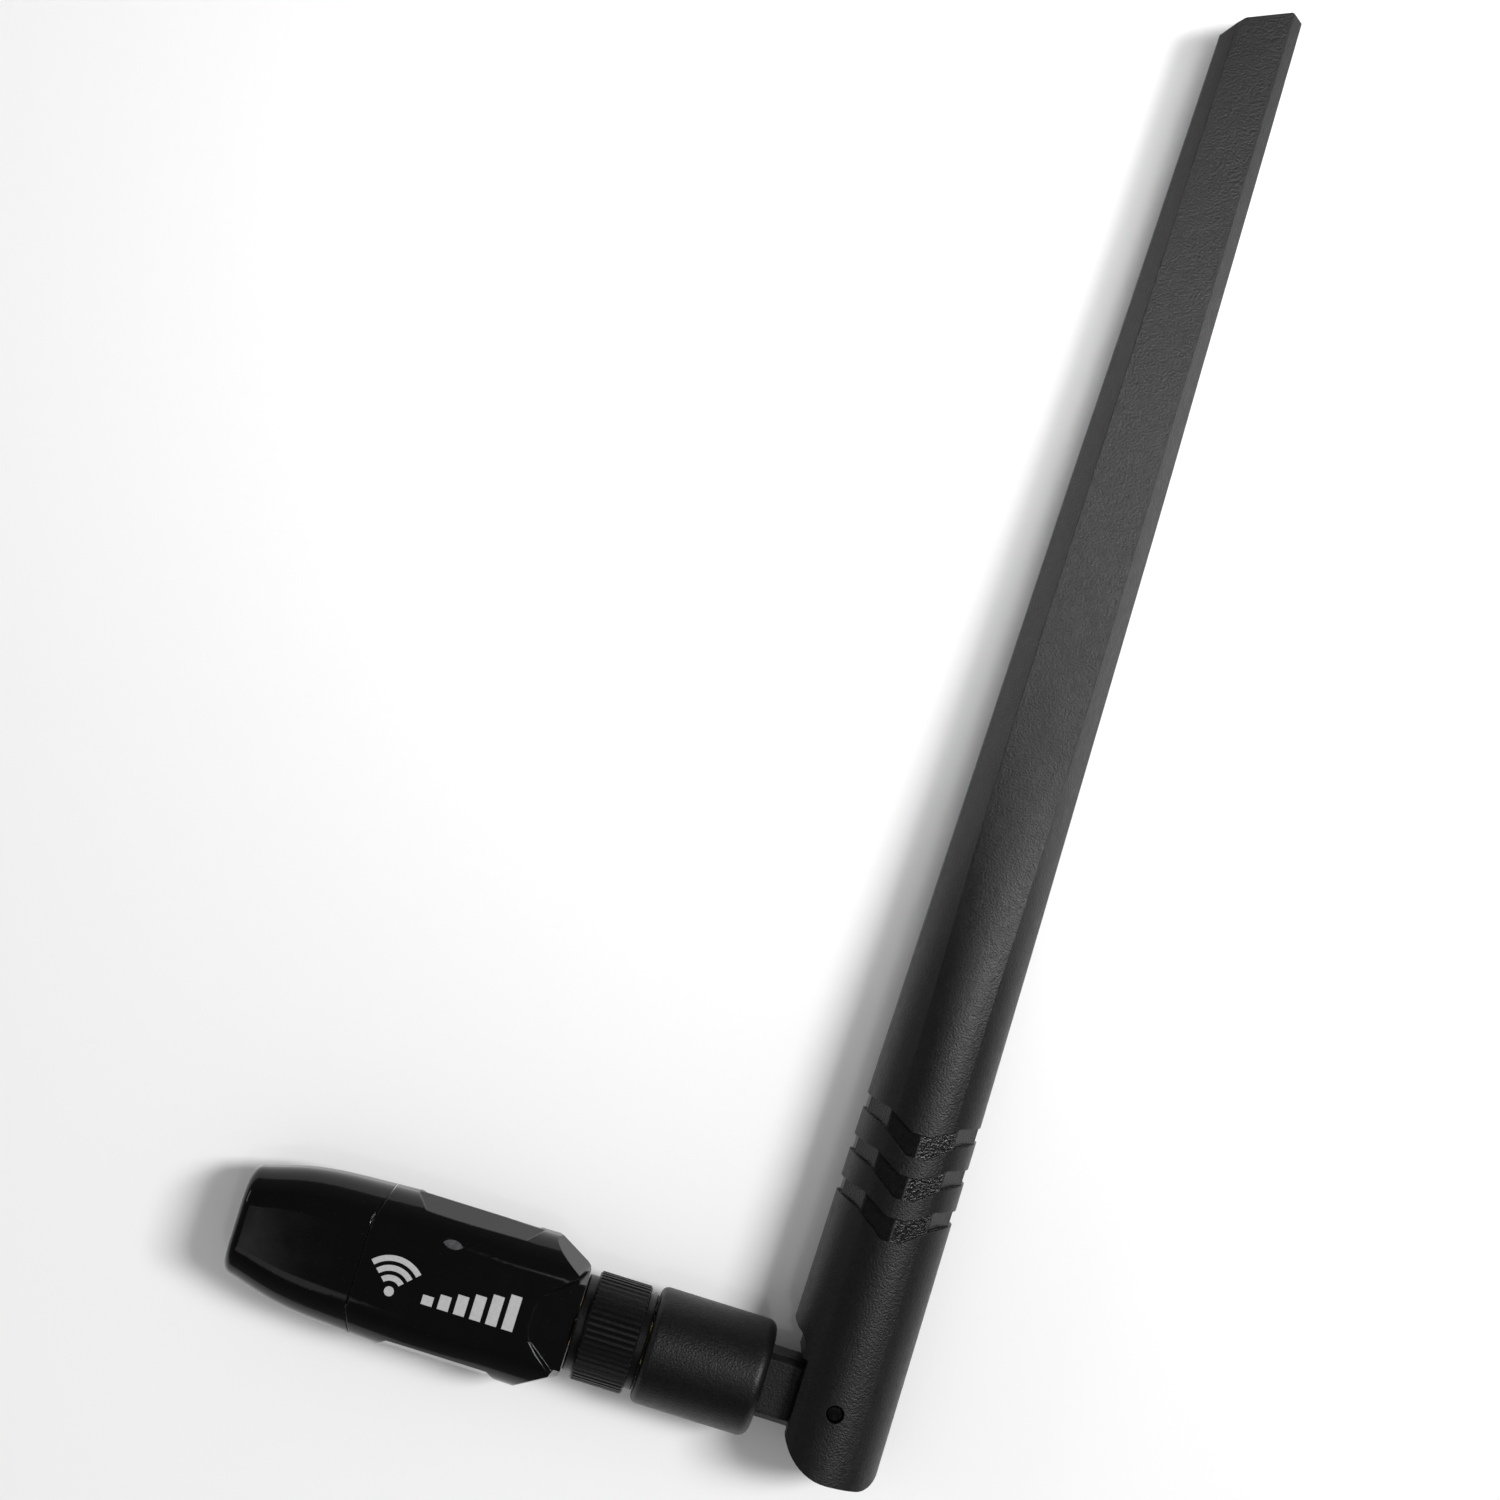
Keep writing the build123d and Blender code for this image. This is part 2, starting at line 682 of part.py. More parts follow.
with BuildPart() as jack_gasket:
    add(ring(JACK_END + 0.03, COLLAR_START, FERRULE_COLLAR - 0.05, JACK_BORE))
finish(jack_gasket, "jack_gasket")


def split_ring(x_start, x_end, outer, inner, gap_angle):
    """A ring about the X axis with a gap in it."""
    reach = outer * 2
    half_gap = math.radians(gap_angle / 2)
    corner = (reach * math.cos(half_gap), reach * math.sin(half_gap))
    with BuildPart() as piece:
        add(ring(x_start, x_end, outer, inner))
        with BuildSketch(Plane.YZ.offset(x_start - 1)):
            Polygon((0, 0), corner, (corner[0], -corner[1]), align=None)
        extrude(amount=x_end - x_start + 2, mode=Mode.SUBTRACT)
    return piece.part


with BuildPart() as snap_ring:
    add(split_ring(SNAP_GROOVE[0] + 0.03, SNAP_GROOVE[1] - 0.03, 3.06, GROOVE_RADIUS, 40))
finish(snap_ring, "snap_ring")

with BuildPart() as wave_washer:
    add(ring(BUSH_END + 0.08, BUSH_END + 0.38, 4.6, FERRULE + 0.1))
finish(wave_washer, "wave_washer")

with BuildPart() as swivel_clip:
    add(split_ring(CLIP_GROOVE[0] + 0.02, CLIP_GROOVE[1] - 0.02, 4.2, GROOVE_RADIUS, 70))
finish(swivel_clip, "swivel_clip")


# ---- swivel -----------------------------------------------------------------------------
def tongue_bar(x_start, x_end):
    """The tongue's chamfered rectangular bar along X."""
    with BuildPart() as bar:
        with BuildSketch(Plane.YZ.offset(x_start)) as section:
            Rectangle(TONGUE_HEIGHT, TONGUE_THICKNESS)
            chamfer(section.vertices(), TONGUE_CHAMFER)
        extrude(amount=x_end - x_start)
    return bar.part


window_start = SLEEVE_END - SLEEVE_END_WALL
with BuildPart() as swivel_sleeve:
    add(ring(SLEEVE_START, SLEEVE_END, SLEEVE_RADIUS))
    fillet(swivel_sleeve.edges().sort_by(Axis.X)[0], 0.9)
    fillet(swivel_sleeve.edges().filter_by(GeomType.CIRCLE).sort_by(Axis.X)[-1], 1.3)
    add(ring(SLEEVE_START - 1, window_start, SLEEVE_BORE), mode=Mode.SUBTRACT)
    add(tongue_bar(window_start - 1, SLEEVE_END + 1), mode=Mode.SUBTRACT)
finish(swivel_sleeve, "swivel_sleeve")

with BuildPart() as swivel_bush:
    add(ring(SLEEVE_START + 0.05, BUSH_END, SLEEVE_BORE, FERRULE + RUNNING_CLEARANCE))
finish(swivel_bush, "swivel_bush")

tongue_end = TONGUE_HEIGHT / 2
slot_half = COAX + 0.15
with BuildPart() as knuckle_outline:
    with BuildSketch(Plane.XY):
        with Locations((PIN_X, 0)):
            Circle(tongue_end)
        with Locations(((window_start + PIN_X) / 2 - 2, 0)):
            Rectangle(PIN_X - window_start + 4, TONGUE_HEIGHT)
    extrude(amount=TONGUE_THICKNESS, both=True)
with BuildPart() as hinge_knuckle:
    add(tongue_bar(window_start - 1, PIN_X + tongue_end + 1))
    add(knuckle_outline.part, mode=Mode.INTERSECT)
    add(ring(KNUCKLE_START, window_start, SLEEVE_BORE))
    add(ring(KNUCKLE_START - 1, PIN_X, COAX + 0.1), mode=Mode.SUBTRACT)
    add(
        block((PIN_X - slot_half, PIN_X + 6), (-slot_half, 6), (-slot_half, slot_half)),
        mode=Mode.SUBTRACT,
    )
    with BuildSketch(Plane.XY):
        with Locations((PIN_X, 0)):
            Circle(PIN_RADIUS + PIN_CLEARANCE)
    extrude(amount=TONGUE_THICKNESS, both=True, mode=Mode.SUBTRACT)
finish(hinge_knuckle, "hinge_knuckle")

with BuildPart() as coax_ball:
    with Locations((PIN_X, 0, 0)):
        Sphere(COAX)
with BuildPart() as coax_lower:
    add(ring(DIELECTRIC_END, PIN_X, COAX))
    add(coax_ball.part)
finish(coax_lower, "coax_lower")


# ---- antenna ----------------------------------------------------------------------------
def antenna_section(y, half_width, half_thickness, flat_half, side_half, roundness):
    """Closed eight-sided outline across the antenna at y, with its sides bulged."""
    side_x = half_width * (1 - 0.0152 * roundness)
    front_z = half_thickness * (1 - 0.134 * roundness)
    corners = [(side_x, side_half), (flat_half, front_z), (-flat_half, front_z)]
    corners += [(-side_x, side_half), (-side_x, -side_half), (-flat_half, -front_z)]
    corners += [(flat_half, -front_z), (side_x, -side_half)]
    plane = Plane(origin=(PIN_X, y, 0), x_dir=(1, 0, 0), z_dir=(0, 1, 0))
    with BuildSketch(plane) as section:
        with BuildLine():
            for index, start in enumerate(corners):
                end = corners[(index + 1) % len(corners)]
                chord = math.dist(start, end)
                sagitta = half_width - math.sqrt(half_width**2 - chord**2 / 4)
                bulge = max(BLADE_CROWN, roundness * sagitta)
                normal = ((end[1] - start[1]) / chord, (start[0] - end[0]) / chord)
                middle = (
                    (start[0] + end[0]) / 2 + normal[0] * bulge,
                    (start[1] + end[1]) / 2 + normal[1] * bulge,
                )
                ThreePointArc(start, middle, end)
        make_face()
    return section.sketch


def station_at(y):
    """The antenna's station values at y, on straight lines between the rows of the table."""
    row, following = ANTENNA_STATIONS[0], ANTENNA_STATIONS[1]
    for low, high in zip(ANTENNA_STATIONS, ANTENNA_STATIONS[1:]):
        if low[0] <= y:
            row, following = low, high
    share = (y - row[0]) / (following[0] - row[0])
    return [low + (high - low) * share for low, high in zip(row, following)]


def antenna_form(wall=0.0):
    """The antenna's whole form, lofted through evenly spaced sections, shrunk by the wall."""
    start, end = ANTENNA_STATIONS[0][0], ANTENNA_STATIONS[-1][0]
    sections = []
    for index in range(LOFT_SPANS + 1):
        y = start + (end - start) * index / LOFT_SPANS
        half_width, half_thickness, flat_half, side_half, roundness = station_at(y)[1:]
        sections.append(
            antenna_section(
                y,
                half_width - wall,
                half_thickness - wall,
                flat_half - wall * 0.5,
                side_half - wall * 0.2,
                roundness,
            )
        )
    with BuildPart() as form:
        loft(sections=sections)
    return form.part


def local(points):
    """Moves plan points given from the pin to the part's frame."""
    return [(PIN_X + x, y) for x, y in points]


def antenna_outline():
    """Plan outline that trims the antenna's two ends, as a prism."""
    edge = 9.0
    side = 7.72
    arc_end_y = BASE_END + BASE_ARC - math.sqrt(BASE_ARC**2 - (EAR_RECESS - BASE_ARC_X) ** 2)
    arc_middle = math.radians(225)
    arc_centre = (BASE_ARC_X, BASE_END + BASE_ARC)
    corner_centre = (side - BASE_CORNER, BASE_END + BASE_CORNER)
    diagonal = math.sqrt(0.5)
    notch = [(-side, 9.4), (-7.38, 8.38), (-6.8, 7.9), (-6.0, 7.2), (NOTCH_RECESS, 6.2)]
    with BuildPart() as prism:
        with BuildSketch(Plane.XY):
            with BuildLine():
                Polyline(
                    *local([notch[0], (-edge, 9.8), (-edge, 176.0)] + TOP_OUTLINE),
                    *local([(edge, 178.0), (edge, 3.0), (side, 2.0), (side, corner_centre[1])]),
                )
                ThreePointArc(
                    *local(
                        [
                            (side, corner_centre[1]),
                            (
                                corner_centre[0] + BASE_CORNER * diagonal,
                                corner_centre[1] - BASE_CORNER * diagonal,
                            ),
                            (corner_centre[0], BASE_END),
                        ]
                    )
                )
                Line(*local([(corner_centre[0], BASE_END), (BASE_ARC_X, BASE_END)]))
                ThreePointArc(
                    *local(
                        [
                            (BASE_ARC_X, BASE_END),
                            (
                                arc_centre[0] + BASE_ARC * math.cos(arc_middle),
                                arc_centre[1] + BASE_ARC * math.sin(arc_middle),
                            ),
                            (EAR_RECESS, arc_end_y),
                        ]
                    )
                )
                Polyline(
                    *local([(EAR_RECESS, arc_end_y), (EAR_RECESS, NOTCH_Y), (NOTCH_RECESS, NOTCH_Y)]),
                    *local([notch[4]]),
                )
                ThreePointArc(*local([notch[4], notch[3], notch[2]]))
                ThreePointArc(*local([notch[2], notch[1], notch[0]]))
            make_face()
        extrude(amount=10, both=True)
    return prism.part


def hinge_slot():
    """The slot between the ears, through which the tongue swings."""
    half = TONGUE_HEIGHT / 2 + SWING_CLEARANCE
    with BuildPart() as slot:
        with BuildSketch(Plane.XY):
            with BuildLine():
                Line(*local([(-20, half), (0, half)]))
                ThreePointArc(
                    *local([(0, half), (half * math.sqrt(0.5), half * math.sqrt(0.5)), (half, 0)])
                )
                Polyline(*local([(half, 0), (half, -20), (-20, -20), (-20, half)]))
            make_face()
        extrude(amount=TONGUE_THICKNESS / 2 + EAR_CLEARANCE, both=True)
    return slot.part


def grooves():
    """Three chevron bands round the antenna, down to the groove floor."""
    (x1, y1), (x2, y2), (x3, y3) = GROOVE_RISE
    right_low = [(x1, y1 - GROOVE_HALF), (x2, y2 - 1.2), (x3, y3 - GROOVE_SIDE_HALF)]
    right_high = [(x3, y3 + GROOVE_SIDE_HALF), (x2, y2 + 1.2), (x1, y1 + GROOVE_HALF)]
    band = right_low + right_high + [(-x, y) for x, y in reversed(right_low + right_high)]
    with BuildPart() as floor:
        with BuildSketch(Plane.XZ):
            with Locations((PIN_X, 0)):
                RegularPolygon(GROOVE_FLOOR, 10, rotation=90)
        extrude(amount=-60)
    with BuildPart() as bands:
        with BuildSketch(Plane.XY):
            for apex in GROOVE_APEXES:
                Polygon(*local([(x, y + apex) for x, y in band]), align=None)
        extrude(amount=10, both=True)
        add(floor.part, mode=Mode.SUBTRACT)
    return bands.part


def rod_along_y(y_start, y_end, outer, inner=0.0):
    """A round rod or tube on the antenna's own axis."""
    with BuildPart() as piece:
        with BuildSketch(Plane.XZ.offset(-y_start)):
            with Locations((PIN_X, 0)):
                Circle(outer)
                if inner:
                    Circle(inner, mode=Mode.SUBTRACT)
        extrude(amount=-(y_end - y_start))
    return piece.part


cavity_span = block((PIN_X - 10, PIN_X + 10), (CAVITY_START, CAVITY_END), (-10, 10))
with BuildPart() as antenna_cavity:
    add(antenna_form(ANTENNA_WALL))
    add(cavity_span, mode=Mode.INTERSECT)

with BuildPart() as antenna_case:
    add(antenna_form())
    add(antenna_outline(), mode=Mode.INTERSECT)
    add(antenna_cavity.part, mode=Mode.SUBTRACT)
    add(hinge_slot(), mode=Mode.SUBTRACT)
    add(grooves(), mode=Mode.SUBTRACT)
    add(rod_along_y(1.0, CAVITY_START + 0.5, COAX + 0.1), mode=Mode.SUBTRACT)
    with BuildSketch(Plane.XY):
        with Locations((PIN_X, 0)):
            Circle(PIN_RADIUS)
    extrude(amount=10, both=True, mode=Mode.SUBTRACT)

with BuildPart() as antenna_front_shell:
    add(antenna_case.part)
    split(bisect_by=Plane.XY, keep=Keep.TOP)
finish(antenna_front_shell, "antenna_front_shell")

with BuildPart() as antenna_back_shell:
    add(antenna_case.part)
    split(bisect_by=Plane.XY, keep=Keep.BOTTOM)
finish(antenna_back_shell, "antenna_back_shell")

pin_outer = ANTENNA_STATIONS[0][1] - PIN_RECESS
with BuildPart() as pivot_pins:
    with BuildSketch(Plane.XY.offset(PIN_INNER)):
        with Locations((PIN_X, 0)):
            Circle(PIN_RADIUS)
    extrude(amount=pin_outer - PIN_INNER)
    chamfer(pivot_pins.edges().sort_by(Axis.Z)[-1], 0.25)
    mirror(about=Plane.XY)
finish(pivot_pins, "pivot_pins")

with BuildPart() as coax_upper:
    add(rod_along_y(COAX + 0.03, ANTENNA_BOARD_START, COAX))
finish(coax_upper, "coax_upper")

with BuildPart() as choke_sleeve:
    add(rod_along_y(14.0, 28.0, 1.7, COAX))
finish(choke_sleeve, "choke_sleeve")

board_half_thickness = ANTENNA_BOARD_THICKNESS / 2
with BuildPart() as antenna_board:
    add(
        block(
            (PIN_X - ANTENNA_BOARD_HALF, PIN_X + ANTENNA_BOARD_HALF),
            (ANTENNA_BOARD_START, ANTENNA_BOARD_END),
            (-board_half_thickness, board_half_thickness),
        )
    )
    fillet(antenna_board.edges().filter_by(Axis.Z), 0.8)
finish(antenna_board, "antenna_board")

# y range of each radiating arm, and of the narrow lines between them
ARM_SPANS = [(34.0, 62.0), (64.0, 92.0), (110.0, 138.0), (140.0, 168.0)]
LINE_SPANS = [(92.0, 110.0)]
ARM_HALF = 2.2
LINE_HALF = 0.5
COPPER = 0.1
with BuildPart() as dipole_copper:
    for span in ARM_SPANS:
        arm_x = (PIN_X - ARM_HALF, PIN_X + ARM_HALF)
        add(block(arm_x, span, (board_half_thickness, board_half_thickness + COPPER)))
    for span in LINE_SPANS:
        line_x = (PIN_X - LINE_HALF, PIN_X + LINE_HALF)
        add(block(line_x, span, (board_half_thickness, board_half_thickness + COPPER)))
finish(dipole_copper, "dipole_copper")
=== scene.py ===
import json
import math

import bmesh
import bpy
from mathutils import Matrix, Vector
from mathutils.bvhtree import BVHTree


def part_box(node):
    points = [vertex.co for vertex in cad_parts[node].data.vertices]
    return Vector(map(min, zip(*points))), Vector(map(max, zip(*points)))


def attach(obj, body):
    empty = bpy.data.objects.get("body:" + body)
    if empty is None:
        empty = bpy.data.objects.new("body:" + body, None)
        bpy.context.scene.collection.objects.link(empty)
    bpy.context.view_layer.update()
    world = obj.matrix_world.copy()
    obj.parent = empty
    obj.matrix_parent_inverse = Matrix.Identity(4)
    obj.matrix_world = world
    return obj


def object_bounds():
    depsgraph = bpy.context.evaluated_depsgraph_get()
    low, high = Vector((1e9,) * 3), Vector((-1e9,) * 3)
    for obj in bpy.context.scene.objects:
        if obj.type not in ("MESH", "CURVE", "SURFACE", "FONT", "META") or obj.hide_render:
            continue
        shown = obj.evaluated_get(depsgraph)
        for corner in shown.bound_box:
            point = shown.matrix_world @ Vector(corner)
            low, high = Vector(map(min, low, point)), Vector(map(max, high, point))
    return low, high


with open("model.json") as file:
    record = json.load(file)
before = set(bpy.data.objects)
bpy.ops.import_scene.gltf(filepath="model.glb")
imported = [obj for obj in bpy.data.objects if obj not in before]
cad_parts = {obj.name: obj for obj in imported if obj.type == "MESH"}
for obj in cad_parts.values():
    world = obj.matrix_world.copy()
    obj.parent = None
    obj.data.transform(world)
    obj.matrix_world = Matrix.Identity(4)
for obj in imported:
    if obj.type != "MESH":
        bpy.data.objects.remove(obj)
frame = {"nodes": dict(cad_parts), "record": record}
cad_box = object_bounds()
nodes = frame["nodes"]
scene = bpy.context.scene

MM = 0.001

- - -

Look back at the data above. Transcribe exactly the lines starting at the line that contains "# y range of" and ending at the line that contains "if empty is".

# y range of each radiating arm, and of the narrow lines between them
ARM_SPANS = [(34.0, 62.0), (64.0, 92.0), (110.0, 138.0), (140.0, 168.0)]
LINE_SPANS = [(92.0, 110.0)]
ARM_HALF = 2.2
LINE_HALF = 0.5
COPPER = 0.1
with BuildPart() as dipole_copper:
    for span in ARM_SPANS:
        arm_x = (PIN_X - ARM_HALF, PIN_X + ARM_HALF)
        add(block(arm_x, span, (board_half_thickness, board_half_thickness + COPPER)))
    for span in LINE_SPANS:
        line_x = (PIN_X - LINE_HALF, PIN_X + LINE_HALF)
        add(block(line_x, span, (board_half_thickness, board_half_thickness + COPPER)))
finish(dipole_copper, "dipole_copper")
=== scene.py ===
import json
import math

import bmesh
import bpy
from mathutils import Matrix, Vector
from mathutils.bvhtree import BVHTree


def part_box(node):
    points = [vertex.co for vertex in cad_parts[node].data.vertices]
    return Vector(map(min, zip(*points))), Vector(map(max, zip(*points)))


def attach(obj, body):
    empty = bpy.data.objects.get("body:" + body)
    if empty is None:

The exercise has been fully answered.